Car, en face, le pouvoir mène une offensive. Certes ils se convertissent en série, d’un Premier ministre lobbyiste d’Areva qui fait sa « rentrée en vert » à un président qui n’en disait rien dans son programme et qui assure aujourd’hui avec des trémolos : « j’ai changé ». Mais en même temps qu’ils s’en saisissent, en même temps, ils vident l’écologie de sa dissidence, la rendent inoffensive, remplissent ce signifiant d’insignifiance. Ils en font un mot creux, une petite chose étriquée, défensive, des mesurettes technico-fiscalistes, mais sans toucher à l’ordre, à l’ordre social, à l’ordre économique. Et même, je préviens, je prédis, je le devine : ils en feront une camisole de plus pour l’ordre. C’est sous-entendu, déjà, parfois : « vous revendiquez ? Vous osez ? Alors que la planète est à sauver ? Alors que nous devons affronter ce gigantesque danger ? » Ils feront passer, bientôt, l’exigence de justice pour un égoïsme. L’écologie se dégrade, dans leur bouche, en une nouvelle « escroquerie intellectuelle », une hypocrisie permettant de « reporter à plus tard toute volonté redistributive ». Et mieux, toujours mieux : au cri de « Tous ensemble », ils veulent nous faire embrasser nos tyrans.

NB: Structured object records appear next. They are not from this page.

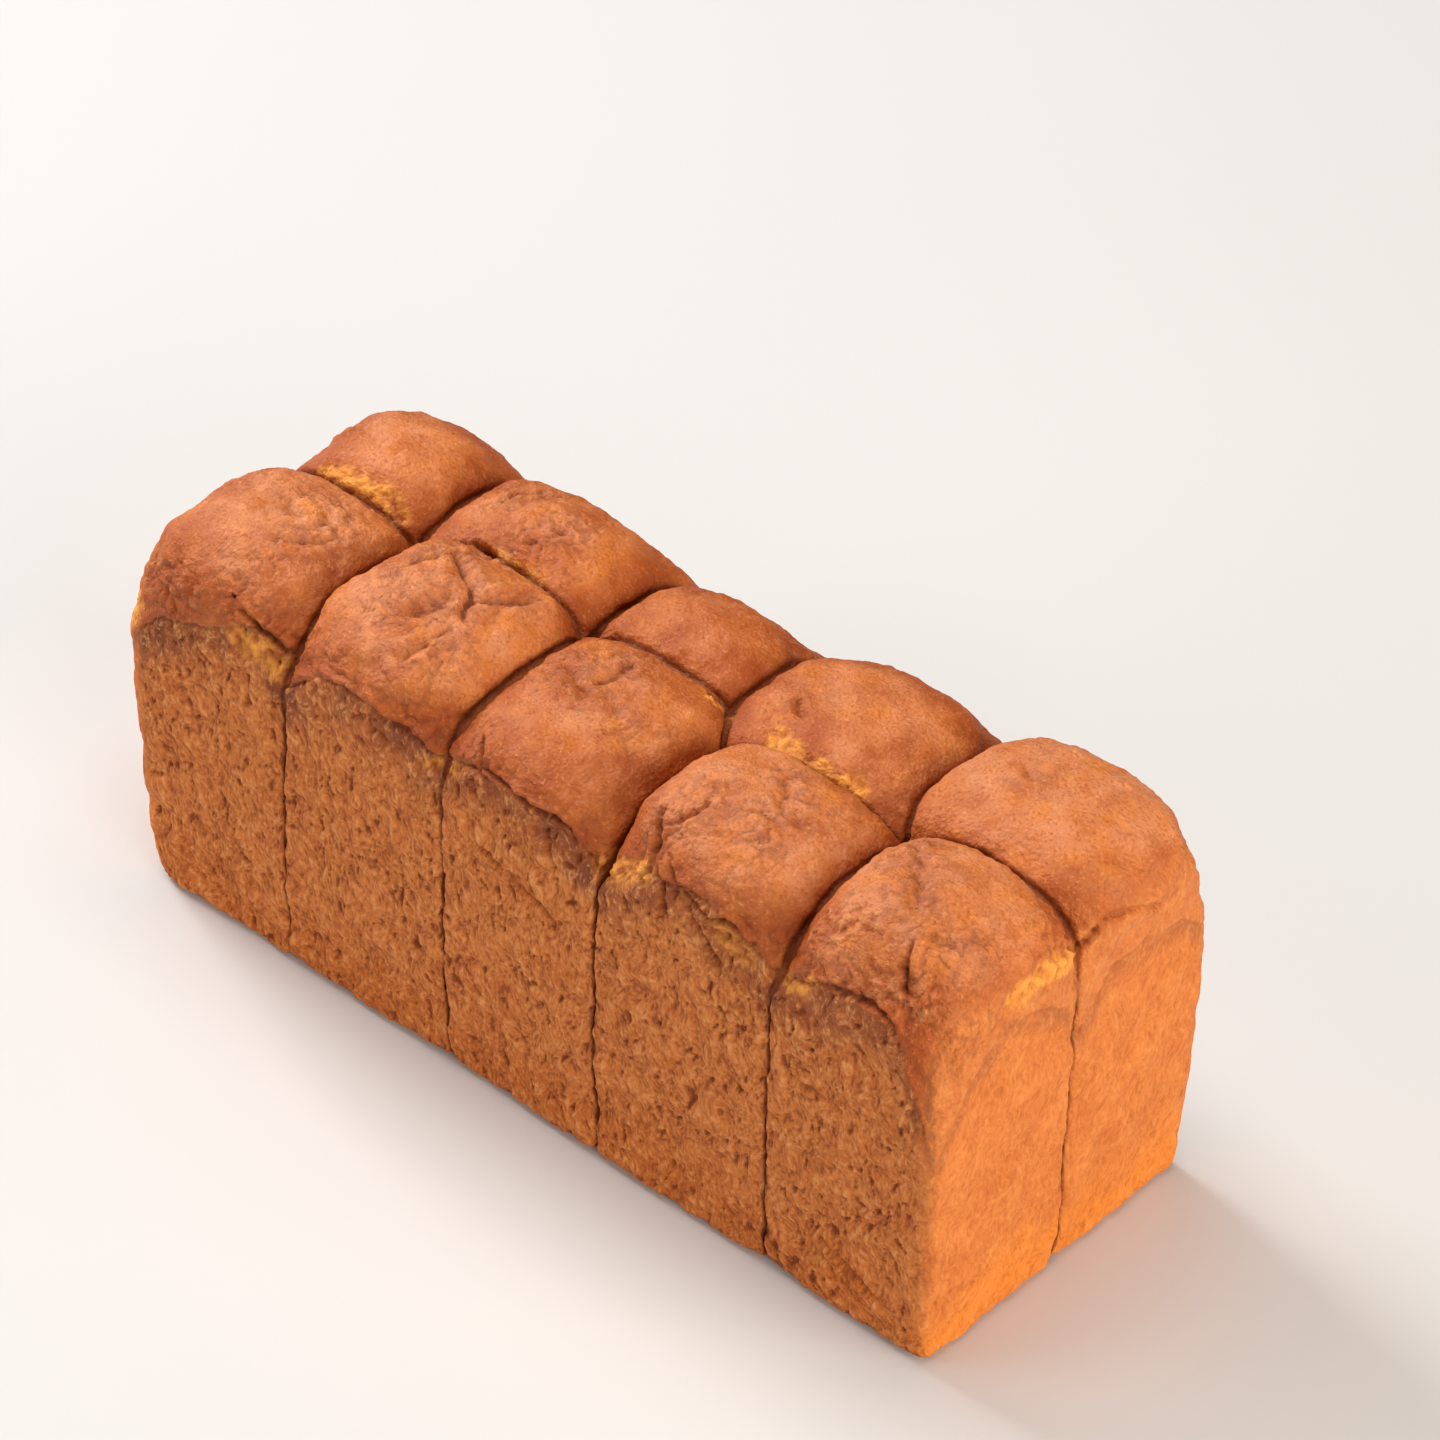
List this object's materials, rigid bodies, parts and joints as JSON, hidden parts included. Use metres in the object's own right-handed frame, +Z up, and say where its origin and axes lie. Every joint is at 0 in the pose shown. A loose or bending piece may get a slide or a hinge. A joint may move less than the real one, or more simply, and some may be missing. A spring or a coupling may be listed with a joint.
{
  "type": "tin loaf",
  "caption": "Pull-apart tin loaf: two rows of rounded rolls risen together on straight baked walls, with creased brown crowns and deep grooves between them.",
  "frame": {"origin": "on the flat base, under the middle of the loaf", "axes": "+X along the loaf, +Y from the front row to the back row, +Z up out of the crowns"},
  "size_m": [0.2915, 0.1127, 0.1357],
  "materials": {
    "crust": "baked golden-brown crust, soft satin on the crowns and dry and porous on the walls"
  },
  "bodies": {
    "root": {"loaf": "crust"}
  },
  "joints": []
}
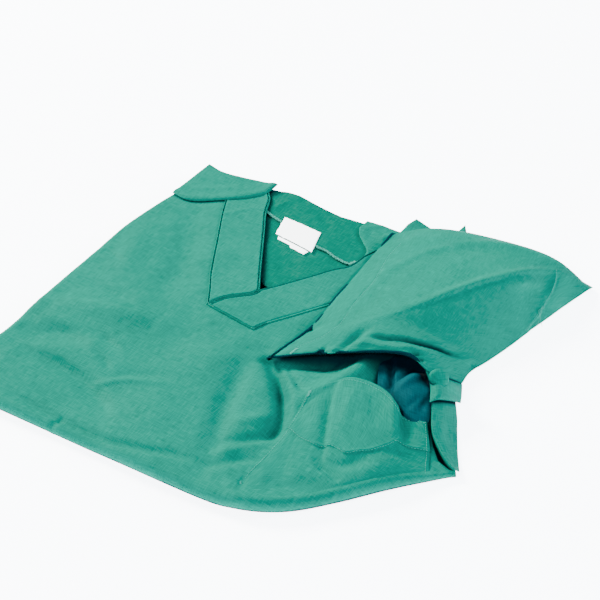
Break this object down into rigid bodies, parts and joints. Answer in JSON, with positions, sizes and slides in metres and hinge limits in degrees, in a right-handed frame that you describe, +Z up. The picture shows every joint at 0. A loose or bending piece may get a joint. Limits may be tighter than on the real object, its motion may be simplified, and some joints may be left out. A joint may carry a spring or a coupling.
{
  "type": "surgical tunic",
  "caption": "Short-sleeved surgical tunic with a V neck and a chest pocket, folded flat with one sleeve turned over the chest.",
  "frame": {"origin": "on the floor, below the middle of the folded tunic's box", "axes": "+Z up; -Y towards the folded lower half, so +Y runs up the body to the neck; +X towards the wearer's left"},
  "size_m": [0.4744, 0.4736, 0.0461],
  "materials": {
    "poplin_outside": "matte",
    "poplin_band": "matte",
    "poplin_inside": "matte",
    "label_satin": "satin"
  },
  "bodies": {
    "root": {"hidden_layers": "poplin_outside", "front_panel": "poplin_outside", "neck_band_right": "poplin_band", "neck_band_left": "poplin_band", "back_panel": "poplin_inside", "back_neck_facing": "poplin_inside", "care_label": "label_satin", "size_label": "label_satin", "right_shoulder": "poplin_outside", "left_shoulder": "poplin_outside", "left_sleeve": "poplin_outside", "left_underarm": "poplin_outside", "left_side": "poplin_outside", "chest_pocket": "poplin_outside"}
  },
  "joints": []
}
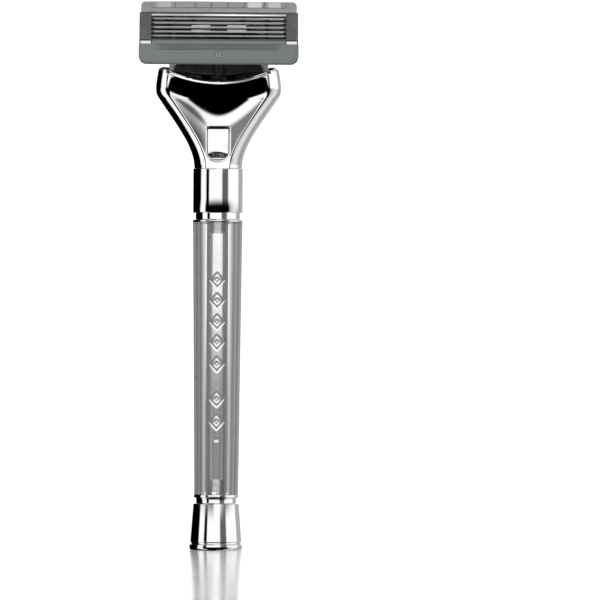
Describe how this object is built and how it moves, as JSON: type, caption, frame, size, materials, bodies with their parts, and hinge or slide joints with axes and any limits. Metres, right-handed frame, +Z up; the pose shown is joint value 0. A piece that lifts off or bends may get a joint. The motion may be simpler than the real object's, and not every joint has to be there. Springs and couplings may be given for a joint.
{
  "type": "cartridge razor",
  "caption": "Wet-shaving razor with a clear grip between chromed ends, a forked head with a release button, and a tipping blade cartridge that slides off.",
  "frame": {"origin": "middle of the foot's flat underside, on the handle's axis", "axes": "+Z up the handle towards the head, -Y out of the front that the blades and the button face, +X to the right seen from the front"},
  "size_m": [0.0422, 0.0161, 0.1446],
  "materials": {
    "chrome": "polished",
    "clear_acrylic": "polished clear",
    "stud_steel": "turned",
    "spring_steel": "drawn wire",
    "black_plastic": "satin moulded",
    "grey_plastic": "satin moulded",
    "guard_rubber": "soft matt",
    "strip_gel": "smooth",
    "blade_steel": "ground",
    "support_steel": "stamped",
    "clip_metal": "bright"
  },
  "bodies": {
    "handle": {"foot_weight": "chrome", "lower_stud": "stud_steel", "grip": "clear_acrylic", "upper_stud": "stud_steel", "collar_ring": "chrome", "neck_collar": "chrome", "head_shell": "chrome", "connector": "black_plastic", "plunger_spring": "spring_steel", "button_spring": "spring_steel"},
    "button": {"release_button": "chrome", "ejector_slider": "black_plastic"},
    "plunger": {"plunger": "black_plastic"},
    "bridge": {"bridge_yoke": "black_plastic"},
    "cartridge": {"cartridge_frame": "grey_plastic", "guard_pad": "guard_rubber", "cap": "grey_plastic", "lubricating_strip": "strip_gel", "clip_left": "clip_metal", "clip_right": "clip_metal", "blade_1": "blade_steel", "blade_2": "blade_steel", "blade_3": "blade_steel", "blade_4": "blade_steel", "blade_5": "blade_steel", "blade_support_1": "support_steel", "blade_support_2": "support_steel", "blade_support_3": "support_steel", "blade_support_4": "support_steel", "blade_support_5": "support_steel"}
  },
  "joints": [
    {"name": "button_slide", "type": "slide", "parent": "handle", "child": "button", "axis": [0, 0.225, 0.9744], "range_m": [0, 0.002], "stiffness_N_per_m": 400, "springref_m": -0.001, "deforming": ["button_spring"]},
    {"name": "plunger_slide", "type": "slide", "parent": "handle", "child": "plunger", "axis": [0, 0.342, -0.9397], "range_m": [0, 0.00221], "deforming": ["plunger_spring"]},
    {"name": "cartridge_release", "type": "slide", "parent": "handle", "child": "bridge", "axis": [0, -0.342, 0.9397], "range_m": [0, 0.012]},
    {"name": "cartridge_pivot", "type": "hinge", "parent": "bridge", "child": "cartridge", "pos_m": [0, -0.0034, 0.1308], "axis": [-1, 0, 0], "range_deg": [0, 40], "stiffness_Nm_per_rad": 0.012, "springref_deg": -17.19}
  ],
  "couplings": [
    {"joint": "plunger_slide", "follows": "cartridge_pivot", "m_per_rad": 0.003151}
  ]
}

Pour finir, il y a des propos que j’aurais aimé lire dans le bouquin de Ruffin, des choses que j’ai trouvées dans l’ouvrage d’Isabelle Attard. Je ne les ai pas croisées. Il y a aussi un credo en l’action parlementaire qui s’affiche à certains moments ; je ne le partage pas et je suis convaincu que les élections à répétition, telles qu’elles se déroulent actuellement, soient une perte de temps pour les combats multiples que nous avons à mener. Cela fait plus d’un siècle que les Anars le répètent et sur ce point, comme sur celui du virage pris, dès le début, par la Révolution russe, ils ont raison. Passons… Malgré ces quelques reproches, je trouve qu’il y a dans ce livre une énergie bienfaisante, un optimisme dynamisant, que nous serions bien obtus de bouder. Alors, la prochaine fois peut-être, le prochain livre ? Encore un pas de côté François ! En tout cas, le chemin suivi me parait le bon. Plus de pouvoir de décision à chacun, moins d’espérance en un quelconque sauveur suprême comme le proclame dans l’un de ses couplets, une certaine chanson intitulée « l’Internationale ». Quant aux anarchistes dont il est fort peu question dans cet ouvrage, il est vrai « qu’il n’y en a pas un sur cent, mais pourtant ils existent », comme nous dit Léo Ferré. Tant mieux. Cela fait un certain temps que je marche et je suis – il faut le dire – fatigué… D’autres compagnons.onnes de route sont les bienvenu.e.s.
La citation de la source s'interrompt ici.